Pinch Test Comparison for Silicone Bakeware

The cake pan on the left can't be pinched as much as the baking cup on the right because the one on the left is much stronger and made of 100% silicone. The cup on the right, however, has filler in it. That's why it turns white when bent.

The cake pan on the left can't be pinched as much as the baking cup on the right because the one on the left is much stronger and made of 100% silicone. The cup on the right, however, has filler in it. That's why it turns white when bent.


How do you use silicone molds?

  1. Ensure that your silicone is clean.
  2. Grease your pan or mold in some way.
  3. Pour the batter in.
  4. Bake as directed.
  5. Remove from the oven.
  6. Let the pan cool.
  7. Remove the food.
  8. Clean the pan/mold with soapy water or put it in the dishwasher.

Can you put silicone in the oven?

Yes, most silicone is heat-resistant up to about 440 degrees Fahrenheit. Check your pan or mold (or its packaging) to get an exact temperature rating (TR) for it. The TR for it will give you your cookware's temperature range.

Do you have to grease silicone cupcake liners and cake pans?

No, you don't have to. But if you want to make clean up a breeze and save yourself some time, you should definitely grease whatever you're about to cook in.

Do you put silicone bakeware directly on the oven rack?

Yes, you can put the molds directly on the oven rack. However, for stability, you may want to place them on a cookie sheet.

Is it safe to cook and bake with silicone cookware?

Research is a little spotty, but the succinct answer seems to be "yes." RubberCal has a well-researched, plain-English article on what it means to be FDA food-safe rubber, which is what you want to look for when buying quality silicone cookware.

Can I put silicone bakeware in a pressure cooker?

There are a lot of people asking this question, and not a lot of people willing to experiment to get the answer (or so it seems). Some companies, such as OXO, make pressure-cooker-specific silicone cookware. But should you put your perhaps-not-specifically-for-the-pressure-cooking cooking item in the pressure cooker? It seems to depend on the quality of your silicone and how close you place it to the cooker's heat source. There doesn't seem to be one straight-cut answer.
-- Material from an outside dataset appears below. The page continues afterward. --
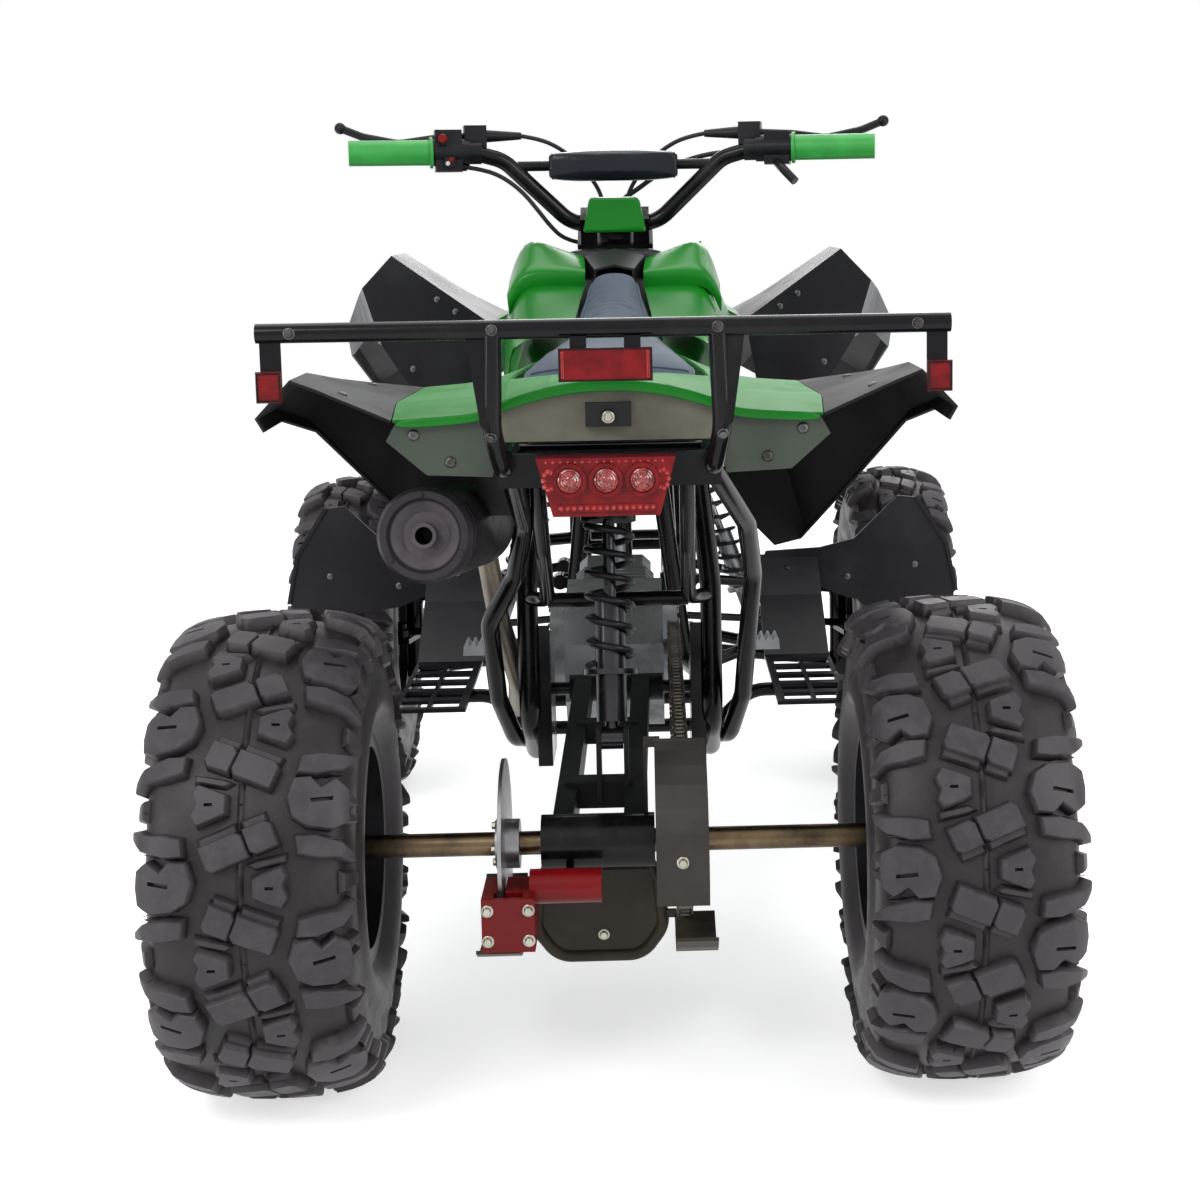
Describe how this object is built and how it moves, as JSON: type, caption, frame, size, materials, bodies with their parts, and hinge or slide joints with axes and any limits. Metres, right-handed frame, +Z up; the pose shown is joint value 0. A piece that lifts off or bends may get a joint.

The Pros and Cons of Baking With Silicone


  • Easy clean up: You can flip silicone inside out and get into those hard-to-reach corners. You can soak it without worrying that it's going to get rusty or damaged. This makes clean up a breeze!
  • Durable: Unlike metal, you don't have to worry about silicone developing rust over the years. Unlike glass, you don't have to worry about this material shattering if you drop it. Yes, it's an investment, but it's been worth it for me.
  • Space-saving: As mentioned earlier, silicone can be a huge space-saver. So, instead of having to have a barely used metal muffin pan banging around in your cupboard, you can have some soft, pretty silicone muffin cups that take up about the same space as a coffee cup!
  • Reusable and environmentally friendly: If you use a metal muffin pan, you've got to use those paper muffin cups—which will inevitably be thrown away. But with the silicone version, you eliminate the need for those paper cups, so you're creating less paper waste by doing so.


  • Safety research is spotty: This is exactly what it sounds like. There's not a lot of research out there about whether or not cooking silicone is safe. That means there's not a lot of "it's safe" or "it's not safe" literature. So, you'll have to decide for yourself! I personally think it's fine and quite enjoy cooking with it.
  • It can melt: Silicone isn't made to be used on direct heat sources such as a grill plate, a stovetop, an open flame, or a broiler. Using it on one of these sources is really likely to melt it.
  • It can degrade: Some people, such as the SF Gate, have claimed that silicone can get punctured and degrade in other ways. My guess is that this has to do with the quality of silicone that you buy. Did you buy the stuff that turns white when you pinch it? It's probably going to bite the dust before a product that doesn't do that. Additionally, I don't really think the "degrading" is a con because nothing lasts forever! Glass shatters and metal rusts. No material is perfect.